→ Data lines:

+ + + +

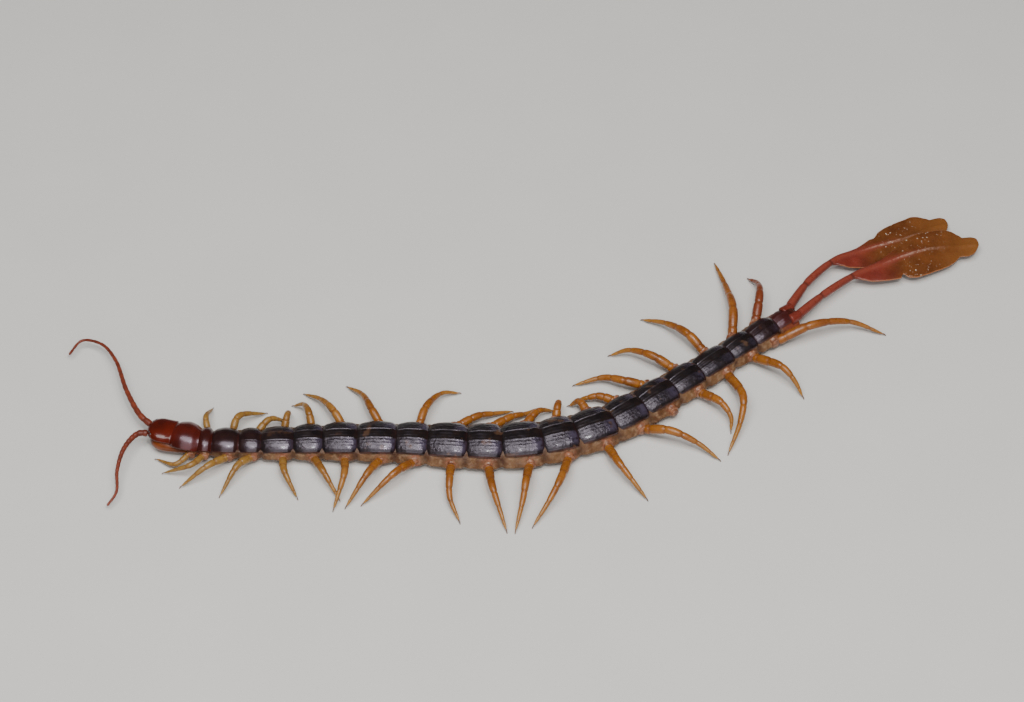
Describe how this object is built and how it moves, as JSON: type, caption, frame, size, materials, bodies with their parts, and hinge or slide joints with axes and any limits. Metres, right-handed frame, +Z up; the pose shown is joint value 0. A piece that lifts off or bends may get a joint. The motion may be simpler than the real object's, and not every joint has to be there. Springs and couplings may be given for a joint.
{
  "type": "feather-tail giant centipede",
  "caption": "Life-size still model of a walking giant centipede: jointed trunk with ridged back plates, long feelers, slender legs and leaf-shaped last legs.",
  "frame": {"origin": "on the floor under the middle of the model's box, the floor being z = 0", "axes": "+X from the head towards the leaf-shaped last legs, +Y towards the animal's right side, +Z up"},
  "size_m": [0.1278, 0.0558, 0.004],
  "materials": {
    "head_plate": "polished deep red cuticle",
    "trunk_plate": "glossy black-brown cuticle with a blue-violet sheen on the flanks",
    "walking_leg": "satin amber cuticle, yellower at the tips",
    "feeler": "fine-haired red-brown cuticle",
    "poison_claw": "polished orange-red cuticle with a black tip",
    "leaf_leg": "satin olive-amber leaf with a red midrib"
  },
  "bodies": {
    "root": {"head": "head_plate", "antenna_left": "feeler", "antenna_right": "feeler", "forcipule_left": "poison_claw", "forcipule_right": "poison_claw", "trunk_01_02": "trunk_plate", "trunk_03_04": "trunk_plate", "trunk_05_06": "trunk_plate", "trunk_07_08": "trunk_plate", "trunk_09_10": "trunk_plate", "trunk_11_12": "trunk_plate", "trunk_13_14": "trunk_plate", "trunk_15_16": "trunk_plate", "trunk_17_18": "trunk_plate", "trunk_19_20": "trunk_plate", "trunk_21": "trunk_plate", "leg_left_01": "walking_leg", "leg_left_02": "walking_leg", "leg_left_03": "walking_leg", "leg_left_04": "walking_leg", "leg_left_05": "walking_leg", "leg_left_06": "walking_leg", "leg_left_07": "walking_leg", "leg_left_08": "walking_leg", "leg_left_09": "walking_leg", "leg_left_10": "walking_leg", "leg_left_11": "walking_leg", "leg_left_12": "walking_leg", "leg_left_13": "walking_leg", "leg_left_14": "walking_leg", "leg_left_15": "walking_leg", "leg_left_16": "walking_leg", "leg_left_17": "walking_leg", "leg_left_18": "walking_leg", "leg_left_19": "walking_leg", "leg_left_20": "walking_leg", "leg_right_01": "walking_leg", "leg_right_02": "walking_leg", "leg_right_03": "walking_leg", "leg_right_04": "walking_leg", "leg_right_05": "walking_leg", "leg_right_06": "walking_leg", "leg_right_07": "walking_leg", "leg_right_08": "walking_leg", "leg_right_09": "walking_leg", "leg_right_10": "walking_leg", "leg_right_11": "walking_leg", "leg_right_12": "walking_leg", "leg_right_13": "walking_leg", "leg_right_14": "walking_leg", "leg_right_15": "walking_leg", "leg_right_16": "walking_leg", "leg_right_17": "walking_leg", "leg_right_18": "walking_leg", "leg_right_19": "walking_leg", "leg_right_20": "walking_leg", "last_leg_left": "leaf_leg", "last_leg_right": "leaf_leg"}
  },
  "joints": []
}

+ + + +

→ Work to complete: Using the data above, return each line exactly as written.

→ Written solution:
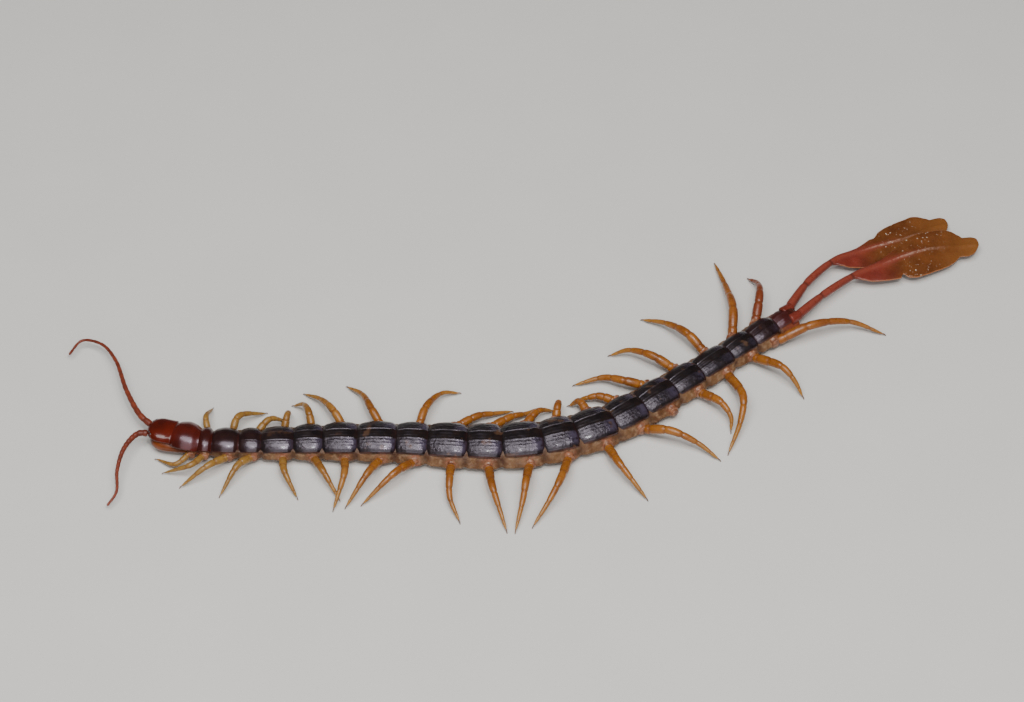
Describe how this object is built and how it moves, as JSON: type, caption, frame, size, materials, bodies with their parts, and hinge or slide joints with axes and any limits. Metres, right-handed frame, +Z up; the pose shown is joint value 0. A piece that lifts off or bends may get a joint. The motion may be simpler than the real object's, and not every joint has to be there. Springs and couplings may be given for a joint.
{
  "type": "feather-tail giant centipede",
  "caption": "Life-size still model of a walking giant centipede: jointed trunk with ridged back plates, long feelers, slender legs and leaf-shaped last legs.",
  "frame": {"origin": "on the floor under the middle of the model's box, the floor being z = 0", "axes": "+X from the head towards the leaf-shaped last legs, +Y towards the animal's right side, +Z up"},
  "size_m": [0.1278, 0.0558, 0.004],
  "materials": {
    "head_plate": "polished deep red cuticle",
    "trunk_plate": "glossy black-brown cuticle with a blue-violet sheen on the flanks",
    "walking_leg": "satin amber cuticle, yellower at the tips",
    "feeler": "fine-haired red-brown cuticle",
    "poison_claw": "polished orange-red cuticle with a black tip",
    "leaf_leg": "satin olive-amber leaf with a red midrib"
  },
  "bodies": {
    "root": {"head": "head_plate", "antenna_left": "feeler", "antenna_right": "feeler", "forcipule_left": "poison_claw", "forcipule_right": "poison_claw", "trunk_01_02": "trunk_plate", "trunk_03_04": "trunk_plate", "trunk_05_06": "trunk_plate", "trunk_07_08": "trunk_plate", "trunk_09_10": "trunk_plate", "trunk_11_12": "trunk_plate", "trunk_13_14": "trunk_plate", "trunk_15_16": "trunk_plate", "trunk_17_18": "trunk_plate", "trunk_19_20": "trunk_plate", "trunk_21": "trunk_plate", "leg_left_01": "walking_leg", "leg_left_02": "walking_leg", "leg_left_03": "walking_leg", "leg_left_04": "walking_leg", "leg_left_05": "walking_leg", "leg_left_06": "walking_leg", "leg_left_07": "walking_leg", "leg_left_08": "walking_leg", "leg_left_09": "walking_leg", "leg_left_10": "walking_leg", "leg_left_11": "walking_leg", "leg_left_12": "walking_leg", "leg_left_13": "walking_leg", "leg_left_14": "walking_leg", "leg_left_15": "walking_leg", "leg_left_16": "walking_leg", "leg_left_17": "walking_leg", "leg_left_18": "walking_leg", "leg_left_19": "walking_leg", "leg_left_20": "walking_leg", "leg_right_01": "walking_leg", "leg_right_02": "walking_leg", "leg_right_03": "walking_leg", "leg_right_04": "walking_leg", "leg_right_05": "walking_leg", "leg_right_06": "walking_leg", "leg_right_07": "walking_leg", "leg_right_08": "walking_leg", "leg_right_09": "walking_leg", "leg_right_10": "walking_leg", "leg_right_11": "walking_leg", "leg_right_12": "walking_leg", "leg_right_13": "walking_leg", "leg_right_14": "walking_leg", "leg_right_15": "walking_leg", "leg_right_16": "walking_leg", "leg_right_17": "walking_leg", "leg_right_18": "walking_leg", "leg_right_19": "walking_leg", "leg_right_20": "walking_leg", "last_leg_left": "leaf_leg", "last_leg_right": "leaf_leg"}
  },
  "joints": []
}